Jun 13 2007


Graham, Baucus, Grassley, and Schumer unveil long-awaited legislation addressing misaligned foreign currencies, competitive threats to U.S. businesses and workers

WASHINGTON-- U.S. Senator Lindsey Graham (R-South Carolina) along with Senators Max Baucus (D-Montana), Chuck Grassley (R-Iowa), and Charles Schumer (D-New York) today introduced major legislation to deal with foreign currency concerns threatening the U.S. economy. 
The Currency Exchange Rate Oversight Reform Act of 2007 establishes a new approach to examining world currencies, requiring new consultations with offending nations and imposing new consequences for inaction.    When currencies are so undervalued that they become fundamentally misaligned with the U.S. dollar, they can put American manufacturers and wage-earners at a significant disadvantage in the global economy.  The bill unveiled today is the result of the four Senators’ 2006 commitment to draft new, vigorous, and WTO-consistent legislation to address currency misalignments.  
This is a wake-up call," said Graham.  "No longer will the United States sit on the sidelines and allow other nations to gain an unfair advantage by manipulating their currency.  Our legislation is a much-needed and long overdue change.  There is no doubt that China and other nations have been manipulating their currency to give themselves an advantage.  For too long the game has been rigged against American business.  Working together we will change currency practices to put American business on a level playing field."
"This bill requires the Treasury Department to take firm but fair action when other nations play games with the U.S. dollar.  For too long, our currency policy has left American workers and businesses unprotected from foreign governments seeking an unfair financial advantage," said Baucus.  "We’ve worked together to craft a measured but meaningful framework for dealing with currency concerns.  This is a reasonable response to the problems caused when currencies are significantly out of sync.  Treasury should welcome the opportunity this bill offers to give America a strong and even hand in currency matters."
"The United States respects the rule of law. We expect our trading partners to do the same," said Grassley.  "Unlike some other approaches to currency manipulation, this bill is WTO-compliant. It sets consequences for countries that want to access the U.S. market but don’t play fair. We’re not picking a fight with anyone.  Today, the problem country is China. Tomorrow, it may be Country X. This enforcement structure could apply to any trading partner with out-of-whack currency.  It gives a good chance for self-correction before penalties ramp up.  It’s a velvet glove with a steel fist inside."
"This breakthrough proposal is like nothing else because it’s tough, wide-reaching and WTO-compliant," said Schumer.  "The previous legislation got China’s attention; the purpose of this legislation is to force change.  Drafting legislation that was both tough and WTO-compliant was no easy task but we worked and worked for what appears to be the most elegant solution to the China conundrum so far."

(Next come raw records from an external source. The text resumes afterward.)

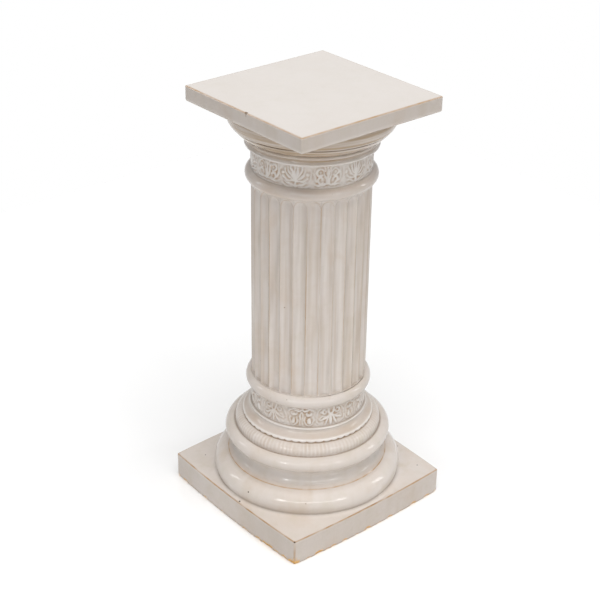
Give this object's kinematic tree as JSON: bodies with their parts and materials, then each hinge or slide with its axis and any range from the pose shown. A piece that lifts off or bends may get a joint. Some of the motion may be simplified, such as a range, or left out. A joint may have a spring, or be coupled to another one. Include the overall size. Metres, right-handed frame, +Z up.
{
  "type": "pedestal column",
  "caption": "Round fluted column in cream glazed ceramic on a square plinth, with leaf-and-scroll bands at neck and foot, ringed base mouldings and a flat square top slab.",
  "frame": {"origin": "centre of the plinth's underside, on the surface that the column stands on", "axes": "+Z up along the shaft's axis, towards the top slab; +X and +Y square to the sides of the plinth and slab"},
  "size_m": [0.313, 0.313, 0.6806],
  "materials": {
    "glaze": "glossy"
  },
  "bodies": {
    "root": {"column": "glaze"}
  },
  "joints": []
}
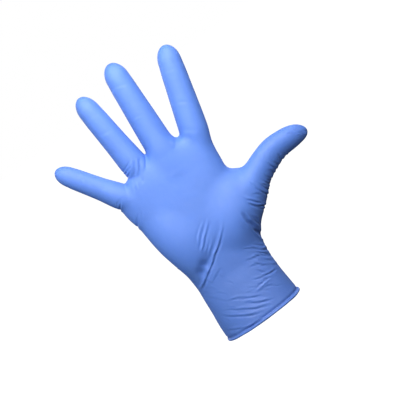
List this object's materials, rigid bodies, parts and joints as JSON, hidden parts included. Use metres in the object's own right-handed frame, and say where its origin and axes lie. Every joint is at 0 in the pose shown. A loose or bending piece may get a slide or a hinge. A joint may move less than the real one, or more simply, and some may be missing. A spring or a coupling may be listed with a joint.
{
  "type": "disposable glove",
  "caption": "Thin stretchy disposable glove in its worn open-hand shape, hollow, with a rolled bead round the cuff opening and film zones that bend at the wrist, knuckles, fingers and thumb.",
  "frame": {"origin": "centre of the cuff opening", "axes": "+Z along the forearm towards the fingers, +X towards the thumb, -Y out of the palm"},
  "size_m": [0.1888, 0.0544, 0.2402],
  "materials": {
    "nitrile": "satin"
  },
  "bodies": {
    "cuff": {"cuff_bead": "nitrile", "cuff_sleeve": "nitrile"},
    "wrist_band": {"wrist_side_fold": "nitrile", "wrist_band": "nitrile"},
    "palm": {"wrist_fold": "nitrile", "palm_film": "nitrile"},
    "knuckles": {"knuckle_fold": "nitrile", "knuckle_film": "nitrile"},
    "index_root": {"index_base_fold": "nitrile", "index_root": "nitrile"},
    "index_middle": {"index_middle_fold": "nitrile", "index_middle": "nitrile"},
    "index_tip": {"index_tip_fold": "nitrile", "index_tip": "nitrile"},
    "middle_root": {"middle_base_fold": "nitrile", "middle_root": "nitrile"},
    "middle_middle": {"middle_middle_fold": "nitrile", "middle_middle": "nitrile"},
    "middle_tip": {"middle_tip_fold": "nitrile", "middle_tip": "nitrile"},
    "ring_root": {"ring_base_fold": "nitrile", "ring_root": "nitrile"},
    "ring_middle": {"ring_middle_fold": "nitrile", "ring_middle": "nitrile"},
    "ring_tip": {"ring_tip_fold": "nitrile", "ring_tip": "nitrile"},
    "little_root": {"little_base_fold": "nitrile", "little_root": "nitrile"},
    "little_middle": {"little_middle_fold": "nitrile", "little_middle": "nitrile"},
    "little_tip": {"little_tip_fold": "nitrile", "little_tip": "nitrile"},
    "thumb_root": {"thumb_root_fold": "nitrile", "thumb_root": "nitrile"},
    "thumb_middle": {"thumb_base_fold": "nitrile", "thumb_middle": "nitrile"},
    "thumb_tip": {"thumb_joint_fold": "nitrile", "thumb_tip": "nitrile"}
  },
  "joints": [
    {"name": "wrist_side", "type": "hinge", "parent": "cuff", "child": "wrist_band", "pos_m": [0, 0, 0.016], "axis": [0, 1, 0], "range_deg": [-15, 15], "deforming": ["wrist_side_fold"]},
    {"name": "wrist_bend", "type": "hinge", "parent": "wrist_band", "child": "palm", "pos_m": [0, 0, 0.045], "axis": [1, 0, 0], "range_deg": [-45, 45], "deforming": ["wrist_fold"]},
    {"name": "knuckle_bend", "type": "hinge", "parent": "palm", "child": "knuckles", "pos_m": [0, -0.002, 0.1355], "axis": [0.9962, 0, 0.0872], "range_deg": [0, 40], "deforming": ["knuckle_fold"]},
    {"name": "index_base_bend", "type": "hinge", "parent": "knuckles", "child": "index_root", "pos_m": [0.04333, -0.0035, 0.16448], "axis": [0.9593, 0, -0.2823], "range_deg": [0, 50], "deforming": ["index_base_fold"]},
    {"name": "index_middle_bend", "type": "hinge", "parent": "index_root", "child": "index_middle", "pos_m": [0.04828, -0.0036, 0.18129], "axis": [0.9593, 0, -0.2823], "range_deg": [0, 80], "deforming": ["index_middle_fold"]},
    {"name": "index_tip_bend", "type": "hinge", "parent": "index_middle", "child": "index_tip", "pos_m": [0.05504, -0.002, 0.20427], "axis": [0.9593, 0, -0.2823], "range_deg": [0, 35], "deforming": ["index_tip_fold"]},
    {"name": "middle_base_bend", "type": "hinge", "parent": "knuckles", "child": "middle_root", "pos_m": [0.01183, -0.0035, 0.17029], "axis": [0.9977, 0, -0.068], "range_deg": [0, 50], "deforming": ["middle_base_fold"]},
    {"name": "middle_middle_bend", "type": "hinge", "parent": "middle_root", "child": "middle_middle", "pos_m": [0.01312, -0.0036, 0.18911], "axis": [0.9977, 0, -0.068], "range_deg": [0, 80], "deforming": ["middle_middle_fold"]},
    {"name": "middle_tip_bend", "type": "hinge", "parent": "middle_middle", "child": "middle_tip", "pos_m": [0.01487, -0.002, 0.21485], "axis": [0.9977, 0, -0.068], "range_deg": [0, 35], "deforming": ["middle_tip_fold"]},
    {"name": "ring_base_bend", "type": "hinge", "parent": "knuckles", "child": "ring_root", "pos_m": [-0.01443, -0.0035, 0.16877], "axis": [0.9973, 0, 0.0732], "range_deg": [0, 50], "deforming": ["ring_base_fold"]},
    {"name": "ring_middle_bend", "type": "hinge", "parent": "ring_root", "child": "ring_middle", "pos_m": [-0.01569, -0.0036, 0.18588], "axis": [0.9973, 0, 0.0732], "range_deg": [0, 80], "deforming": ["ring_middle_fold"]},
    {"name": "ring_tip_bend", "type": "hinge", "parent": "ring_middle", "child": "ring_tip", "pos_m": [-0.01741, -0.002, 0.20926], "axis": [0.9973, 0, 0.0732], "range_deg": [0, 35], "deforming": ["ring_tip_fold"]},
    {"name": "little_base_bend", "type": "hinge", "parent": "knuckles", "child": "little_root", "pos_m": [-0.04112, -0.0035, 0.15203], "axis": [0.8377, 0, 0.5461], "range_deg": [0, 50], "deforming": ["little_base_fold"]},
    {"name": "little_middle_bend", "type": "hinge", "parent": "little_root", "child": "little_middle", "pos_m": [-0.04868, -0.0036, 0.16362], "axis": [0.8377, 0, 0.5461], "range_deg": [0, 80], "deforming": ["little_middle_fold"]},
    {"name": "little_tip_bend", "type": "hinge", "parent": "little_middle", "child": "little_tip", "pos_m": [-0.05902, -0.002, 0.17948], "axis": [0.8377, 0, 0.5461], "range_deg": [0, 35], "deforming": ["little_tip_fold"]},
    {"name": "thumb_swing", "type": "hinge", "parent": "palm", "child": "thumb_root", "pos_m": [0.0518, -0.002, 0.09], "axis": [-0.0929, 0, -0.9957], "range_deg": [0, 45], "deforming": ["thumb_root_fold"]},
    {"name": "thumb_base_bend", "type": "hinge", "parent": "thumb_root", "child": "thumb_middle", "pos_m": [0.07, 0, 0.1], "axis": [0, -1, 0], "range_deg": [0, 40], "deforming": ["thumb_base_fold"]},
    {"name": "thumb_joint_bend", "type": "hinge", "parent": "thumb_middle", "child": "thumb_tip", "pos_m": [0.09, 0, 0.1085], "axis": [0, -1, 0], "range_deg": [0, 80], "deforming": ["thumb_joint_fold"]}
  ],
  "couplings": [
    {"joint": "index_tip_bend", "follows": "index_middle_bend", "ratio": 0.4375},
    {"joint": "middle_tip_bend", "follows": "middle_middle_bend", "ratio": 0.4375},
    {"joint": "ring_tip_bend", "follows": "ring_middle_bend", "ratio": 0.4375},
    {"joint": "little_tip_bend", "follows": "little_middle_bend", "ratio": 0.4375}
  ]
}
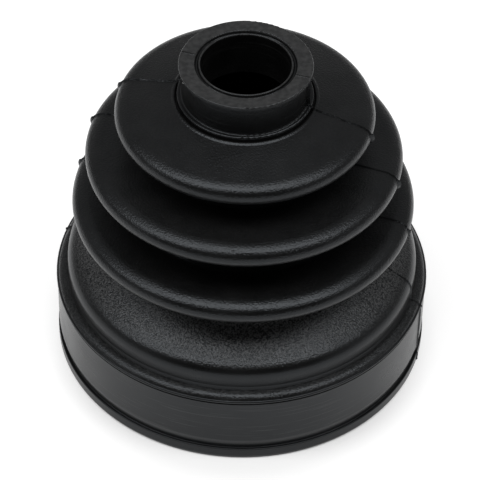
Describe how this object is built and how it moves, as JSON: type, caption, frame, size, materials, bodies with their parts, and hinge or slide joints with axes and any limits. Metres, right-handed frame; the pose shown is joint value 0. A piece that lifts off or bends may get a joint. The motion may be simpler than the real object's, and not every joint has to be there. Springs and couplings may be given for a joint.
{
  "type": "rubber bellows boot",
  "caption": "Round one-piece black rubber bellows boot that narrows in folds from a wide clamp collar to a small shaft collar.",
  "frame": {"origin": "centre of the large end's open face, on the boot's axis", "axes": "+Z along the boot's axis from the large end to the small collar; +X and +Y square to it, with the moulding line in a plane through the axis"},
  "size_m": [0.0918, 0.0918, 0.0859],
  "materials": {
    "rubber": "moulded black rubber, satin, with a fine grain on the bellows"
  },
  "bodies": {
    "root": {"bellows_boot": "rubber"}
  },
  "joints": []
}
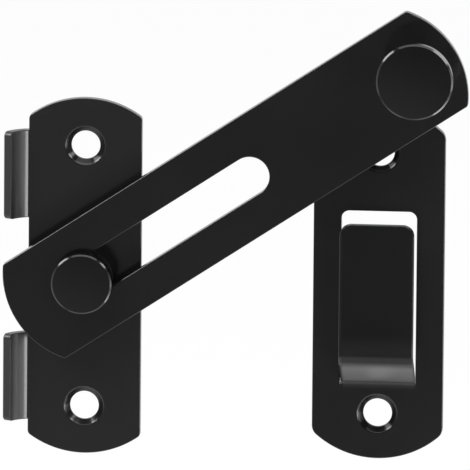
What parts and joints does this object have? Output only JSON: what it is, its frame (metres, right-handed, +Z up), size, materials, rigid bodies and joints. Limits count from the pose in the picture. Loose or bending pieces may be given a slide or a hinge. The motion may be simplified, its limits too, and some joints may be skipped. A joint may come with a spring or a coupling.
{
  "type": "sliding bolt",
  "caption": "Flip-over bar latch: a slotted bar with a round knob swings and slides on a headed pivot on a plate with bent lugs, and drops behind the tongue of a separate keeper.",
  "frame": {"origin": "on the pivot axis at the back of the base plate, which is also the centre of its two screw holes", "axes": "+X to the right from the base plate to the keeper, +Y into the wall, +Z up along both plates"},
  "size_m": [0.0819, 0.0168, 0.0817],
  "materials": {
    "black_sheet": "smooth satin black coat on stamped steel sheet",
    "black_bar": "smooth satin black coat on the flat steel bar",
    "black_turned": "satin black coat on turned steel, brighter on the edges",
    "black_spacer": "black steel spacer"
  },
  "bodies": {
    "base": {"base_plate": "black_sheet", "keeper_plate": "black_sheet"},
    "pivot": {"pivot_post": "black_turned", "spacer_washer": "black_spacer"},
    "bar": {"latch_bar": "black_bar", "knob": "black_turned"}
  },
  "joints": [
    {"name": "bar_swing", "type": "hinge", "parent": "base", "child": "pivot", "pos_m": [0, 0, 0], "axis": [0, -1, 0], "range_deg": [-33.7, 56.3]},
    {"name": "bar_slide", "type": "slide", "parent": "pivot", "child": "bar", "axis": [-0.832, 0, -0.5548], "range_m": [0, 0.0353]}
  ]
}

The Senators’ bill eliminates the current U.S. Treasury Department framework for addressing currency concerns, which requires Treasury to label countries "currency manipulators" before taking action and then only requires negotiation with the offending country.  The potential political consequences of the "manipulator" label have kept Treasury from applying it as needed to protect U.S. economic concerns. 
The consensus proposal unveiled today instead requires the U.S. Treasury to identify "fundamentally misaligned" currencies to Congress twice a year, marking some currencies for "priority action" if the misalignment is clearly caused by a foreign government’s economic policies.  Treasury will be required to consult with any country with fundamentally misaligned currency, but a designation for "priority action" has further immediate consequences.  The Treasury Department will be required to oppose changes in International Monetary Fund (IMF) rules benefiting that nation, and currency concerns will be taken into account if countries with non-market economies wish to receive market status.
If a designated country fails to take appropriate action within six months, additional steps must be taken.  When the U.S. works to determine whether a country is unfairly dumping goods into the American market, it must be taken into account that the undervalued currency makes imported goods from the designated country artificially cheap.  Further steps include suspension of U.S. government procurement, requests for special consultation by the IMF, and suspension of loans and private insurance from the Overseas Private Investment Corporation to U.S. companies wishing to operate in that nation.  If issues are not resolved within one year, the legislation requires the U.S. Trade Representative to commence WTO dispute settlement proceedings regarding the currency problem, and requires the Treasury Secretary to consider possible remedial intervention by the Federal Reserve Board and other central banks. 
At the six-month and twelve-month marks, the President of the United States may waive the bill’s requirements if implementing them poses a threat to national security or America’s economic interests.  But the bill also increases congressional input by giving Congress the ability to voice disapproval of the Presidential economic waiver, and by creating a new body – appointed by the President and the leaders of committees of jurisdiction – with which Treasury must consult during the development of its report. 
Baucus and Grassley are Chairman and Ranking Republican and Schumer is a member of the Senate Finance Committee, which has jurisdiction over U.S. trade policy.    The Senators’ bill is expected to be referred to the Finance Committee.